Executive decision framework for finance ERP replacement planning
- Prioritize business outcomes first: close acceleration, control consistency, entity scalability, reporting visibility, and acquisition readiness.
- Assess architecture fit second: customization needs, release tolerance, integration complexity, and data governance maturity.
- Model TCO across three to five years, including implementation, remediation, adoption, and decommissioning of legacy tools.
- Evaluate transformation readiness honestly: process standardization appetite, executive sponsorship, finance ownership, and change capacity.
- Test operational resilience: security controls, auditability, business continuity, and support model sustainability.

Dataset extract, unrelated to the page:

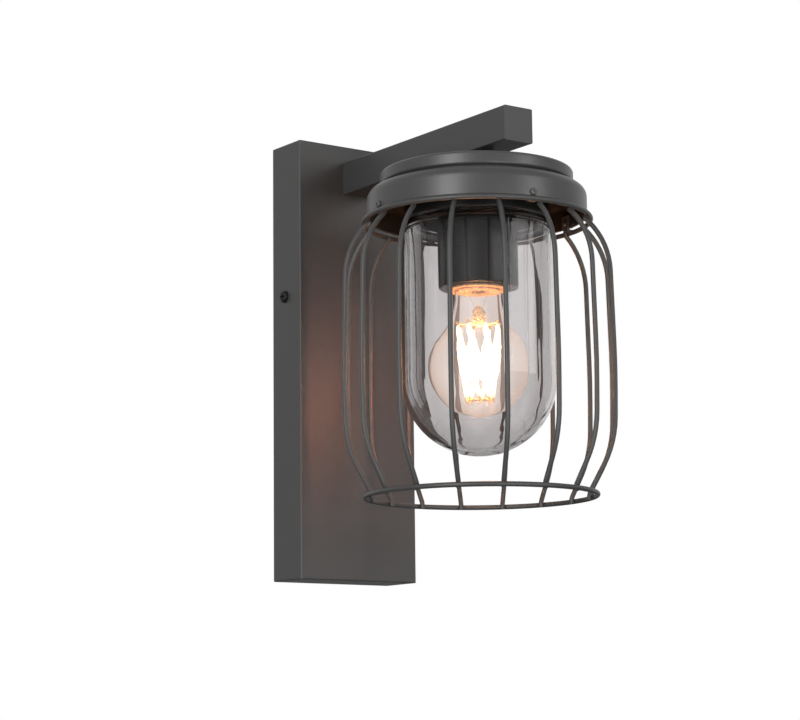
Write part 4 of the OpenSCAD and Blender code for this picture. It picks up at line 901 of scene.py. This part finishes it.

- Select the migration path that the organization can govern effectively, not just the platform with the strongest market narrative.
The strongest finance ERP migration decisions are usually made by organizations that separate platform ambition from execution reality. If the enterprise lacks clean master data, clear process ownership, and integration discipline, a large-scale SaaS replacement may underperform despite strong product capabilities. If the organization overvalues short-term disruption avoidance, it may preserve a finance environment that limits agility for years.
For most enterprises, the best replacement strategy is the one that improves operational visibility, reduces control fragmentation, and creates a scalable finance foundation without introducing governance complexity the organization cannot sustain. That is the essence of strategic technology evaluation in finance ERP modernization: selecting not just a system, but a viable future operating model.